I brought in a Web designer, a pro photographer, a third-year medical student, a senior congressional staffer and an Interscope-signed rock drummer. That’s a pretty good range of the geek spectrum, and only one is as OCD about apps as I am.
To my delight, the adoption was instantaneous. Everyone remarked on how the faces and simple bios, as well as the graceful, in-line photos, created a feeling of being together. When I explained that the goal Yobongo declared at launch was to bring new people together based on location, they understood. You could meet people here and then keep in touch with them, as well as bring your outside friends into the conversation.
Some Compromises
I won’t overlook the negatives. Some of the less native-feeling functionality had downsides that put a few bumps in the road. All my guinea pigs friends were frustrated by the app’s tendency to refresh when launching instead of bringing you back to your last screen. This morning, I noticed that the performance was a bit faster, and I could leave the app briefly and get right back to where I was. It doesn’t feel all the way native yet – though Elston assures me it is – but it’s getting there.
Another feature we want is access to the address book on the front screen, so we can invite our friends straight into private messages. As it is, you have to invite them through a private room first, and then you can message them. Presumably, when the beta period is over, the prominent ‘Feedback’ button can be replaced with this. In the meantime, Yobongo feels like exactly what it is: a work in progress by creative people who are open to suggestions.
Beta, But Beautiful
The global Yobongo room is clearly labeled as a beta, and the local rooms for your location are still in the menu, even if they aren’t open yet. So Yobongo currently feels like a sandbox. That is to say, it’s childlike, a little messy, playful and fun. Meet people, mess around, take pictures of your burritos, who cares? Talking to strangers in IM is good practice for real life.
I met Elston for coffee in San Francisco last October, and we discussed awkwardness. That’s the problem he was talking about solving with Yobongo. Awkwardness is in the mind, we agreed, and communication is the cure. Text messaging is awkward. It’s hard to type with thumbs, auto-correct can be hilarious and embarrassing, and, with groups, it’s hard to tell who said what. The little touches of Yobongo warm up the medium.
My friends and I planned our whole New Year’s Eve in our Yobongo room. And now that we’re starting to fly back to our respective new homes, we’re still using it, sharing little updates and hanging out live with one another for a few minutes at a time. It’s almost like we never left.
iPhone Is Just The Start
Thanks to Yobongo, Twitter, Instagram and a little bit of real life, I’ve gotten to know some of this team. The Yobongo people care about quality. They meditate in the office. They wouldn’t make compromises without a reason. So I know there’s something behind this functionality, the reconnecting on launch, the email and SMS invitations, things that the iPhone can do more natively, but Yobongo doesn’t.

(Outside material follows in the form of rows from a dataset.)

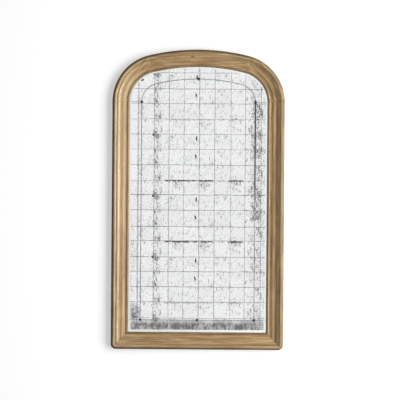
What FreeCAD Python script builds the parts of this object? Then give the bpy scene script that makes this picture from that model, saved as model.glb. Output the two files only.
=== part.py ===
"""Arched wall mirror: a moulded oak frame round seven panes of antiqued mirror glass.

Millimetres. +Z is up, the glass faces -Y and y = 0 is the wall. The origin lies on the wall, midway
between the two wall hooks, at the height where the hooks bear in the hanging rings.

Words used below: an inset is a distance in from the outline of the frame, and a depth is a distance
forward from the flat back of the frame.
"""

import FreeCAD, Part
import math
import os
import re
import Sketcher

Vector = FreeCAD.Vector
Rotation = FreeCAD.Rotation

doc = FreeCAD.newDocument("arched_mirror")
sizes = doc.addObject("Spreadsheet::Sheet", "sizes")

# ---------------------------------------------------------------- driving dimensions

DRIVING = (
    ("overall_width", 1000, "outside width of the frame"),
    ("overall_height", 1740, "outside height at the crown"),
    ("haunch_radius", 278, "outer radius of the two haunches of the arch"),
    ("crown_radius", 1218, "outer radius of the flat crown of the arch"),
    ("hook_below_spring", 155, "wall hooks below the spring of the arch"),
    # moulding, from the outside edge to the glass
    ("frame_depth", 45, "flat back to the ridge"),
    ("outer_round", 16, "radius of the outside edge, up to the ridge"),
    ("bead_run", 9, "ridge to the foot of the bead"),
    ("bead_drop", 4, "fall from the ridge to the foot of the bead"),
    ("fillet_width", 4, "each narrow flat step"),
    ("upper_ogee_run", 26, "width of the upper ogee"),
    ("upper_ogee_drop", 9, "fall of the upper ogee"),
    ("upper_ogee_turn", 0.42, "share of the upper ogee that is convex"),
    ("lower_ogee_run", 25, "width of the lower ogee"),
    ("lower_ogee_drop", 6, "fall of the lower ogee"),
    ("lower_ogee_turn", 0.42, "share of the lower ogee that is convex"),
    ("sight_bead_run", 16, "width of the bead beside the glass"),
    ("sight_bead_crest", 6.5, "groove to the crest of that bead"),
    ("sight_bead_drop", 3, "fall from the groove to the sight edge"),
    ("rebate_width", 10, "overlap of the frame on the glass side"),
    ("rebate_depth", 17, "depth of the rebate"),
    # glass and what backs it
    ("border_width", 70, "visible width of the border panes"),
    ("pane_joint", 1, "gap between two panes"),
    ("glass_clearance", 2, "glass and carrier board to the rebate wall"),
    ("glass_thickness", 4, "mirror glass"),
    ("tape_thickness", 1, "glazing tape"),
    ("tape_margin", 1.5, "rebate ledge left bare each side of the tape"),
    ("mastic_thickness", 2, "mastic pad"),
    ("mastic_radius", 20, "mastic pad"),
    ("pad_rows", 5, "mastic pads up the centre pane and up each side pane"),
    ("pad_columns", 3, "mastic pads across the centre pane"),
    ("bottom_pads", 4, "mastic pads behind the two bottom panes"),
    ("crown_pads", 2, "mastic pads behind the border at the crown"),
    ("board_thickness", 9, "plywood carrier board"),
    ("block_length", 60, "setting block under the board and the bottom panes"),
    ("block_spread", 230, "setting block off the centre line"),
    # pins at the pane corners
    ("pin_head_radius", 5.8, "domed head"),
    ("pin_head_height", 3.4, "domed head"),
    ("pin_rim", 0.8, "straight rim below the dome"),
    ("pin_radius", 1.5, "pin shank"),
    ("pin_bite", 6.5, "pin shank held in the board"),
    ("pin_notch", 3, "radius of the notch in the panes"),
    ("washer_radius", 4.5, "nylon washer under the head"),
    ("washer_thickness", 0.5, "nylon washer under the head"),
    # joints of the frame
    ("dowel_radius", 5, "beech dowel"),
    ("dowel_length", 40, "beech dowel"),
    ("dowel_outer_inset", 24, "outer dowel"),
    ("dowel_outer_depth", 20, "outer dowel"),
    ("dowel_inner_inset", 66, "inner dowel"),
    ("dowel_inner_depth", 13, "inner dowel"),
    ("tenon_width", 40, "loose tenon, along the mitre"),
    ("tenon_thickness", 8, "loose tenon"),
    ("tenon_length", 50, "loose tenon, across the mitre"),
    ("tenon_inset", 58, "middle of the loose tenon"),
    ("tenon_depth", 13, "middle of the loose tenon"),
    ("glue_gap", 0.1, "dowel or tenon to the wall of its socket"),
    ("end_gap", 1, "dowel or tenon to the bottom of its socket"),
    # retaining clips
    ("clip_width", 20, "offset clip"),
    ("clip_thickness", 1.5, "offset clip"),
    ("clip_tail", 12, "screw to the outer end of the clip"),
    ("clip_reach", 12, "clip beyond the rebate wall, over the board"),
    ("clip_wall_gap", 0.5, "rebate wall to the bend of the clip, clear of a curved wall too"),
    ("clip_screw_inset", 76, "clip screw"),
    ("clip_screw_length", 16, "under the head"),
    ("clip_screw_radius", 1.75, "shank"),
    ("clip_screw_head", 3.4, "head radius"),
    ("clip_screw_crown", 2.2, "head height"),
    ("stile_clips", 3, "clips on each stile"),
    ("rail_clips", 3, "clips on the bottom rail"),
    ("rail_clip_pitch", 260, "spacing of the clips on the bottom rail"),
    # hangers
    ("hanger_inset", 40, "middle of the hanger"),
    ("hanger_width", 18, "strap"),
    ("hanger_length", 70, "ring axis to the foot of the strap"),
    ("hanger_thickness", 1.5, "strap"),
    ("hanger_corner", 6, "rounded foot of the strap"),
    ("hanger_first_screw", 12, "ring axis to the first screw"),
    ("hanger_screw_pitch", 24, "screw to screw"),
    ("hanger_screws", 3, "screws in each strap"),
    ("hanger_screw_length", 28, "under the head"),
    ("hanger_screw_radius", 2, "shank"),
    ("hanger_screw_head", 4, "head radius"),
    ("hanger_screw_crown", 2.4, "head height"),
    ("wire_radius", 2, "ring wire"),
    ("ring_half_width", 15, "middle of the wire"),
    ("ring_corner", 4, "middle of the wire"),
    ("ring_reach", 25, "ring axis to the middle of the wire at the top"),
    ("ring_running_fit", 0.06, "ring bar to its knuckle"),
    ("ring_rest_gap", 0.3, "ring to the back of the frame"),
    # wall bumpers
    ("stand_off", 8, "bumper height, which is the gap behind the frame"),
    ("bumper_radius", 12, "at the frame"),
    ("bumper_face_radius", 10.5, "at the wall"),
    ("bumper_well_radius", 4.6, "recess for the screw head"),
    ("bumper_well_depth", 4, "recess for the screw head"),
    ("bumper_inset", 45, "middle of the bumper"),
    ("bumper_low", 130, "lower bumpers above the bottom edge"),
    ("bumper_below_spring", 60, "upper bumpers below the spring of the arch"),
    ("bumper_screw_length", 20, "under the head"),
    # what all the screws share
    ("hole_clearance", 0.05, "screw or pin to its pilot hole"),
    ("plate_clearance", 0.2, "screw to the hole in a clip, strap or bumper"),
    ("screw_point", 3, "length of the point"),
    ("recess_arm", 0.55, "half the width of an arm of the cross recess"),
    ("recess_share", 0.6, "reach of the cross recess, as a share of the head"),
    ("recess_depth", 1.3, "cross recess"),
    ("pilot_extra", 1, "pilot hole beyond the point"),
)

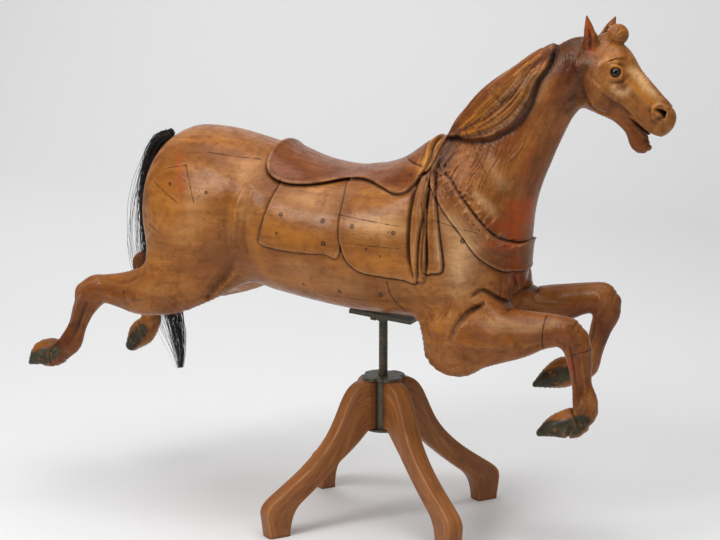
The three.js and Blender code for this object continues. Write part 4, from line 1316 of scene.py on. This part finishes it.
def glassEye():
    # a dark pupil in a brown ring under a clear coat
    material, g, shader = newMaterial("glassEye")
    place = g.add("ShaderNodeTexCoord").outputs["Object"]
    x, _, z = eyes["centre"]
    flat = g.vector("MULTIPLY", place, (1, 0, 1))
    middle = (x * mm + horseX + 0.0010, 0, z * mm + 0.0004)
    r = g.vector("DISTANCE", flat, middle, "Value")
    ring = g.noise(place, 900.0, 3)
    iris = g.mix(g.span(ring, 0.35, 0.7), (0.022, 0.009, 0.004, 1), (0.05, 0.02, 0.008, 1))
    colour = g.mix(g.span(r, 0.0060, 0.0070), (0.003, 0.0025, 0.0025, 1), iris)
    colour = g.mix(g.span(r, 0.0076, 0.0090), colour, (0.012, 0.006, 0.004, 1))
    g.feed(colour, shader, "Base Color")
    shader.inputs["Roughness"].default_value = 0.10
    shader.inputs["Specular IOR Level"].default_value = 0.2
    shader.inputs["Coat Weight"].default_value = 0.45
    shader.inputs["Coat Roughness"].default_value = 0.03
    return material


horseWood = carvedWood()
oak = standWood()
darkIron = metal("darkIron", (0.075, 0.068, 0.058, 1), (0.12, 0.105, 0.08, 1), (0.12, 0.06, 0.03, 1), 0.5)
greyIron = metal("greyGreenIron", (0.12, 0.115, 0.085, 1), (0.075, 0.075, 0.055, 1), (0.14, 0.075, 0.035, 1),
                 0.35)
rustIron = metal("rustIron", (0.16, 0.07, 0.035, 1), (0.10, 0.05, 0.03, 1), (0.30, 0.12, 0.045, 1), 0.9,
                 (0.6, 0.85), 0.2)
hairBlack = hairMaterial()
eyeGlass = glassEye()


def dress(piece, material, body, slotName, *nodes):
    piece.data.materials.clear()
    piece.data.materials.append(material)
    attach(piece, body)
    if nodes:
        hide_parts(*nodes)


dress(horse, horseWood, "horse_body", "carved_wood", "horse")
stageDone("materials")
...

“I’m just going to ask this straight up,” I said to Elston. “Is all this Web and email and SMS stuff setting the stage for a cross-platform adventure?”
“iPhone is just the start,” he replied. He followed with the Yobongo mantra, “We want to help people communicate more efficiently,” and then he changed the subject. “Standing in line for a burrito,” he said, and he sent me a picture.
If you have an iPhone, visit the App Store and try out Yobongo with your iPhone-wielding friends. See if it’s as natural for you as it was for me and mine. And non-iPhone folks should stay tuned, because that burrito pic was some serious sleight of hand.
How do you communicate with groups of friends at once?